Preparedness and more "What If..."
(Bushnell, SD, USA)
I was asked to post my "what if..." comments here that I had sent in... so hope they help inspire some who are still thinking about preparedness' benefits.
Just wanted to pass on a couple examples of "what if..."
I worked in Katrina hurricane zone for six months. FEW people were prepared, even though they knew a huge storm was coming. They should have had cages to transport their pets inland. They "Should have" had resources set aside to move out of the way of the storm.
Even inland people experienced "hardships" due to lack of trucks being available to deliver ag equipment because they were all busy on the coast; during the harvest season of other parts of the country (had friends in SD suffer because they couldn't get ag parts for machinery). LEAN Manufacturing is what they call it. But its bad planning in my view. It assuming a "rosy" picture always in the future.

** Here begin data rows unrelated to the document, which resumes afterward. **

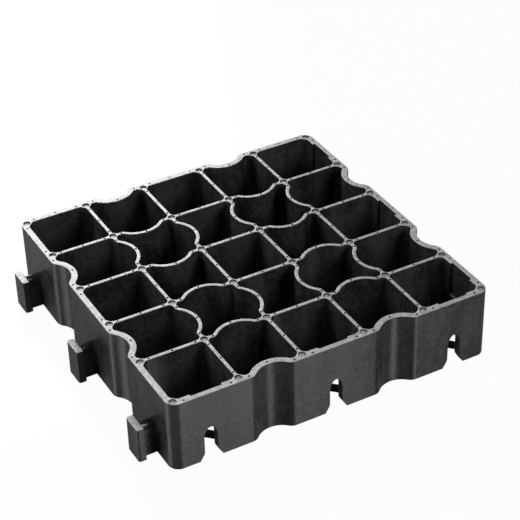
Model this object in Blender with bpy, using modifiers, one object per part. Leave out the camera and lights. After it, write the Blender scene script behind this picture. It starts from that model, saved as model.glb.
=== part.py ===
"""Grass grid paver: one moulded tile of open cells with straight and bowed walls.

The tile lies flat with its foot on z = 0. The middle of its whole outline,
keys included, is over the origin.
The front (-Y) and right (+X) sides have notches, the left (-X) and back (+Y)
sides have T keys, so tiles laid side by side hook into one another.
Run with: blender --background --python part.py
"""
import math

import bmesh
import bpy
from mathutils import Matrix, Vector

# Grid
CELLS = 5
PITCH = 0.048
HEIGHT = 0.055
TILE_GAP = 0.0006

# Walls, with the outer face measured from the outer line of posts
INNER_WALL = 0.0028
RIM_WALL = 0.0048
SLOT_WALL = 0.0057
RIM_OUT = 0.0047
OUTER_CORNER_RADIUS = 0.0062
OUTER_CORNER_STEPS = 6

# Posts: a round recess in the top, and a rounded slant across each cell corner
RECESS_DIAMETER = 0.0055
RECESS_DEPTH = 0.0012
RECESS_SIDES = 16
RECESS_LIP = 0.0008
LEAST_CORNER_LEG = 0.002
CORNER_ROUND = 0.003
CORNER_STEPS = 2

# Bowed walls: a straight stub at each post, a bend, then one round arc
BOW_RISE = 0.0071
BOW_STUB = 0.0019
TIGHT_BEND = 0.0018
BEND_STEPS = 3
ARC_STEPS = 14

# Thinned stretch inside each slotted wall, from its top to a sill over the notch
POCKET_CUT = 0.0019
POCKET_WIDTH = 0.023
POCKET_SILL = 0.001

# Notch through the foot of each slotted wall
NOTCH_WIDTH = 0.01
NOTCH_SPRING = 0.0182
NOTCH_RISE = 0.0088
ARCH_STEPS = 6
FLARE_WIDTH = 0.0037
FLARE_HEIGHT = 0.006
FLARE_BEND = 0.005
FLARE_STEPS = 3

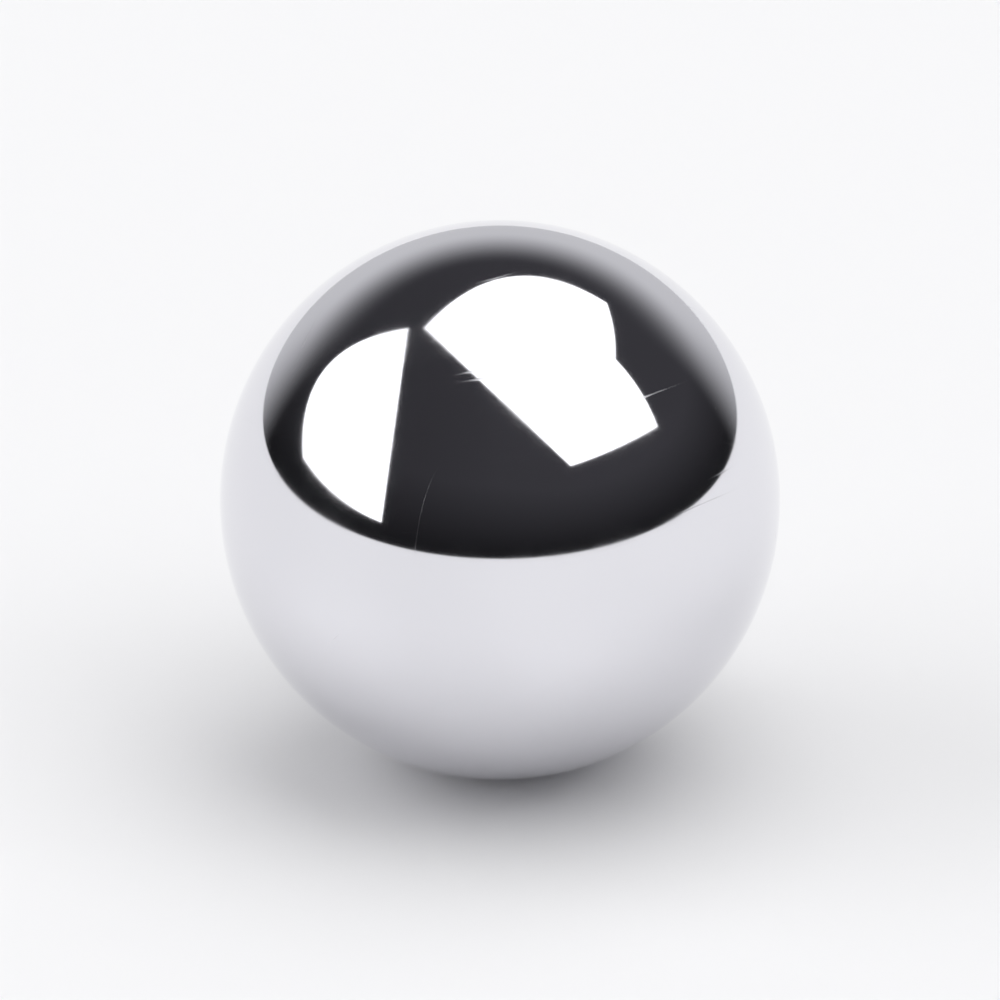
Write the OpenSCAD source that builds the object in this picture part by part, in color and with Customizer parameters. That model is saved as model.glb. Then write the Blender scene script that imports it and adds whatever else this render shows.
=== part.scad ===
// Loose steel ball, ground and lapped to a mirror finish.
// One solid piece: no bore, flat, seam or coating. It is modelled about its own centre, with +Z up.

/* [Ball] */
// Diameter across the ball, the same in every direction
ball_d = 3; // [1:0.1:12]

/* [Hidden] */
// Sides that the preview draws round the ball; the form itself is a true sphere
preview_sides = 96;
// Cool silver grey of the bare polished metal
polished_steel = [0.78, 0.78, 0.81];

// The whole ball: one unbroken spherical surface round the origin, which is its centre of mass
module ball() {
    color(polished_steel)
        sphere(d = ball_d, $fn = preview_sides);
}

ball();
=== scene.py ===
"""A loose steel ball, lapped to a mirror finish, lying on a pale bench under two softboxes.

Everything is in metres. The ball's centre is the origin, and the bench top touches its lowest point.
"""

import math

import bmesh
import bpy
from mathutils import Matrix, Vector


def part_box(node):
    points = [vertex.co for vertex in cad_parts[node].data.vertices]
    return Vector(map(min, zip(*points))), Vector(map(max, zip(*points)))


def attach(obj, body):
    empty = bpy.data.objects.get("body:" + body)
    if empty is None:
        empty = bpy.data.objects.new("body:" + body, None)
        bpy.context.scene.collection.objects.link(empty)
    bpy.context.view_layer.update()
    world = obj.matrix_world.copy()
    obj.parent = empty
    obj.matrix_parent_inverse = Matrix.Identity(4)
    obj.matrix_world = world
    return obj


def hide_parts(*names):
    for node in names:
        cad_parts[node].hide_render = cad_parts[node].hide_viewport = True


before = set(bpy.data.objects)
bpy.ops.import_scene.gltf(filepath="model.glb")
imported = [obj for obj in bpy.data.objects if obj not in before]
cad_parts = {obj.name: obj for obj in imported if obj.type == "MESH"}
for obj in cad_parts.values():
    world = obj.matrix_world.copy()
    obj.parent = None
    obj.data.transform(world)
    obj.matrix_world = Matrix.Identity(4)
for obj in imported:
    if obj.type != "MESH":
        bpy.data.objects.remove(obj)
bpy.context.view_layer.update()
ball_low, ball_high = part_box("ball")
ball_radius = max(ball_high - ball_low) / 2

# The ball's mesh: quads along each edge of the cube that it is rounded from
QUADS_PER_EDGE = 64

# The ball's surface laid out flat: each side of that cube has one tile, and fills this part of it
TILES_ACROSS = 3
TILES_UP = 2
TILE_FILL = 0.97

# The camera's view: degrees above the bench, distance, and the ball's share of the picture's width
VIEW_ELEVATION = 24
VIEW_DISTANCE = 0.1
BALL_SHARE = 0.56
view_angle = math.radians(VIEW_ELEVATION)
towards_camera = Vector((0, -math.cos(view_angle), math.sin(view_angle)))

# The softboxes' corners, anticlockwise, where they show on the ball: radii right and up of its middle as the
# camera sees it, and how far the side from that corner to the next one bulges outwards there
LEFT_SOFTBOX = [
    (-0.325, 0.61, 0.14),
    (-0.70, 0.15, 0.03),
    (-0.42, -0.08, 0),
]
RIGHT_SOFTBOX = [
    (-0.27, 0.61, 0),
    (0.25, 0.12, 0.01),
    (0.56, 0.26, 0.015),
    (0.41, 0.50, 0.01),
    (0.38, 0.70, 0.14),
]

# The parts that a softbox's side is divided into, how far away the softboxes hang, and their light
SOFTBOX_SIDE_PARTS = 12
SOFTBOX_DISTANCE = 2.0
SOFTBOX_COLOUR = (1, 1, 1)
SOFTBOX_STRENGTH = 1.9

# The plain bench top
BENCH_SIZE = 3.0
BENCH_WHITE = (0.845, 0.845, 0.855)

# The room as light: an even fill for what it lights, and the white past the end of the bench
ROOM_FILL = (0.48, 0.48, 0.485)
PAST_BENCH = (0.94, 0.94, 0.95)

# The room as the ball mirrors it: dark walls that pale with height and to the right, and a light backdrop
# behind the bench, from where it starts to where it is full. Places are parts of a direction of length 1.
WALL_LOW = (0.008, 0.008, 0.009)
WALL_HIGH = (0.045, 0.044, 0.050)
WALL_HIGH_FROM = 0.5
WALL_PALER_RIGHT = 0.35
BACKDROP = (0.62, 0.62, 0.64)
BACKDROP_DOWN = (0.66, 0.20)
BACKDROP_BACK = (0.45, 0.90)

# Bare polished steel: its two close shades, and how rough it is where it is clean, hazy or marked
STEEL_DEEPER = (0.772, 0.769, 0.804)
STEEL_PALER = (0.806, 0.803, 0.838)
CLEAN_ROUGHNESS = 0.05
HAZE_ROUGHNESS = 0.03
MARK_ROUGHNESS = 0.25
MARK_DEPTH = 6e-8

# The noise that spreads the haze and the paler shade, and the values of it from which to which they come in
HAZE_NOISE = {"Scale": 2.2, "Detail": 4.0, "Roughness": 0.6}
HAZE_COMES_IN = (0.42, 0.72)
SHADE_NOISE = {"Scale": 0.9, "Detail": 1.0}
SHADE_COMES_IN = (0.38, 0.62)

# Hairlines from lapping. Each run of them circles its own axis, through so many cells that are so many
# radians wide. A hairline reaches up to this far each way in its cell, as a part of it along and across,
# and only this share of the cells holds one. A noise bends a run by up to so many radians, and it fades
# out from here to there along its axis, in ball radii. Each run has its own turn of that axis.
HAIRLINE_CELLS_ROUND = 9
HAIRLINE_CELL_WIDTH = 0.012
HAIRLINE_LENGTH = 0.35
HAIRLINE_WIDTH = 0.34
HAIRLINE_SHARE = 0.04
HAIRLINE_BEND = 0.5
HAIRLINE_BEND_NOISE = {"Scale": 1.1, "Detail": 0.0}
HAIRLINE_FADE = (0.85, 0.70)
HAIRLINE_TURNS = [(0.2, 0.3, 0), (1.0, 0.5, 0), (1.7, 0.9, 0), (2.5, 0.4, 0)]

# Pits where a grain of grit has rolled, in ball radii: cell size, the part of it filled, share of cells
PIT_CELL = 0.10
PIT_FILL = 0.07
PIT_SHARE = 0.3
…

I also remember winter of 1996, here in South Dakota when food trucks couldn't deliver milk, bread and other foods to the stores. Shelves started getting sparse. Prior to that people teased me about my excessive shopping and stocking up. However, when I was able to share what I had with families that typically purchased daily... they got a clearer picture.

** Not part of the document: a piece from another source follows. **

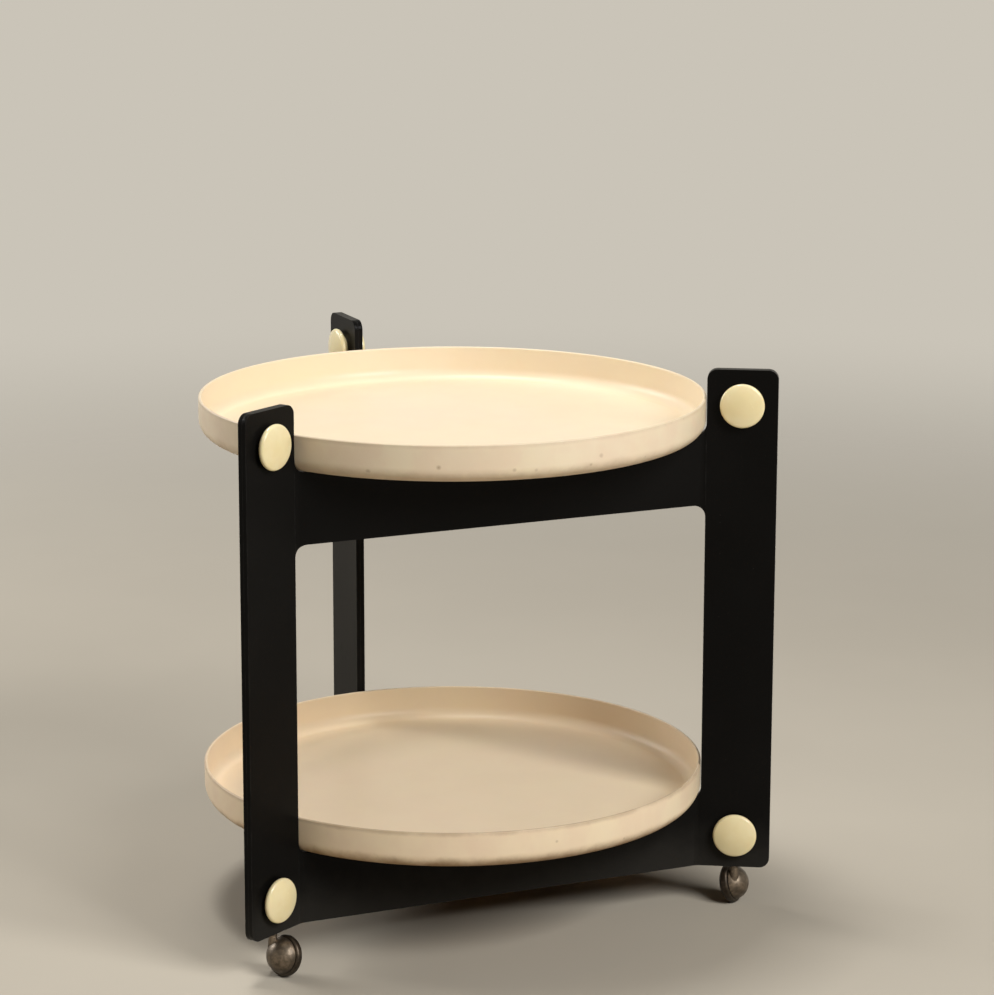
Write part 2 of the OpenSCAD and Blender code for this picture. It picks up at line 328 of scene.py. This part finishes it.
class Specks(Effect):
    """Scattered specks of dust and dirt of mixed sizes."""

    name = "dust_specks"
    inputs = {"Scale": 160.0, "Size": 0.16, "Share": 0.14, "Amount": 0.6}

    def draw(self, graph: Graph, given: bpy.types.NodeSocketCollection) -> dict[str, object]:
        """Keeps the middles of a few cells of a cell texture."""
        cells = graph.add("TexVoronoi", {"Vector": graph.place(), "Scale": given["Scale"]})
        chance = graph.add("SeparateColor", {0: cells.outputs["Color"]})
        picked = graph.math("LESS_THAN", chance.outputs[0], given["Share"])
        size = graph.times(given["Size"], graph.math("ADD", chance.outputs[1], 0.2))
        near = graph.math("SUBTRACT", size, cells.outputs["Distance"])
        dot = graph.math("DIVIDE", near, given["Size"], clamp=True)
        return {"Mask": graph.times(dot, picked, given["Amount"])}


class EdgeWearAndHighlight(Effect):
    """Rounded edges, lightened as rubbed wear and, on the black panels, also as a painted edge
    highlight: there the rounded normal leans away from the face's own.
    """

    name = "edge_wear_and_highlight"
    inputs = {"Radius": 0.0012, "Amount": 1.0}

    def draw(self, graph: Graph, given: bpy.types.NodeSocketCollection) -> dict[str, object]:
        """Compares the rounded normal with the plain one, broken up by noise."""
        rounded = graph.add("Bevel", {"Radius": given["Radius"]}, samples=6)
        plain = graph.add("NewGeometry")
        same = graph.add("VectorMath", {0: rounded.outputs[0], 1: plain.outputs["Normal"]},
                         operation="DOT_PRODUCT")
        lean = graph.span(same.outputs["Value"], 0.99, 0.82)
        patch = graph.span(graph.noise(graph.place(), 55.0, 3.0, 0.65), 0.38, 0.62, 0.25, 1.0)
        return {"Mask": graph.times(lean, patch, given["Amount"])}


class Grime(Effect):
    """Dirt that thickens between two heights, with a ragged edge."""

    name = "settled_grime"
    inputs = {"Clean Height": 0.02, "Dirty Height": 0.0, "Ragged": 0.006, "Amount": 1.0}

    def draw(self, graph: Graph, given: bpy.types.NodeSocketCollection) -> dict[str, object]:
        """Shifts the height by noise and maps it between the two heights."""
        place = graph.place()
        height = graph.add("SeparateXYZ", {0: place}).outputs[2]
        cloud = graph.math("SUBTRACT", graph.noise(place, 38.0, 4.0, 0.6), 0.5)
        ragged = graph.times(cloud, given["Ragged"])
        level = graph.add("MapRange", {
            "Value": graph.math("ADD", height, ragged), "From Min": given["Clean Height"],
            "From Max": given["Dirty Height"]}, interpolation_type="SMOOTHSTEP")
        return {"Mask": graph.times(level.outputs["Result"], given["Amount"])}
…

Now fast forward to today. My daughter and grand kids lived in Giza, Egypt
until Oct 2010. They got out just in time. She left just prior to airlines restrictions on pregnant women flying. If she had stayed "until after the baby was born"... she would have been stranded in her home without medical care, with a new baby and a c-section (all babies are taken c-section there). It really brought home to her the value of food storage in Egypt.
I was with her there, the year our nation went to war with Iraq. We watched as the prices of everything sky rocketed. But I had already purchased bags of grain and pastas and we'd stored them in her home. Her husband thought I was "nuts", since he believed "modern people who weren't backward, like the bedouin, didn't stock up", until the war hit and prices went crazy.
I wonder often how the prices there are, now that Egypt itself is in turmoil and think about how that society doesn't encourage even the slightest food storage. Not even a few days of stored food. Eggs and milk, bread, everything is bought each day for THAT day's meals. I think of the babies going hungry also due to the promotion of formula and discouragement of "old fashioned" breast feeding. Sad just sad.
But are we any different in the US? When crisis happens, whether man-made or natural, can we say we'd be able to survive even one week?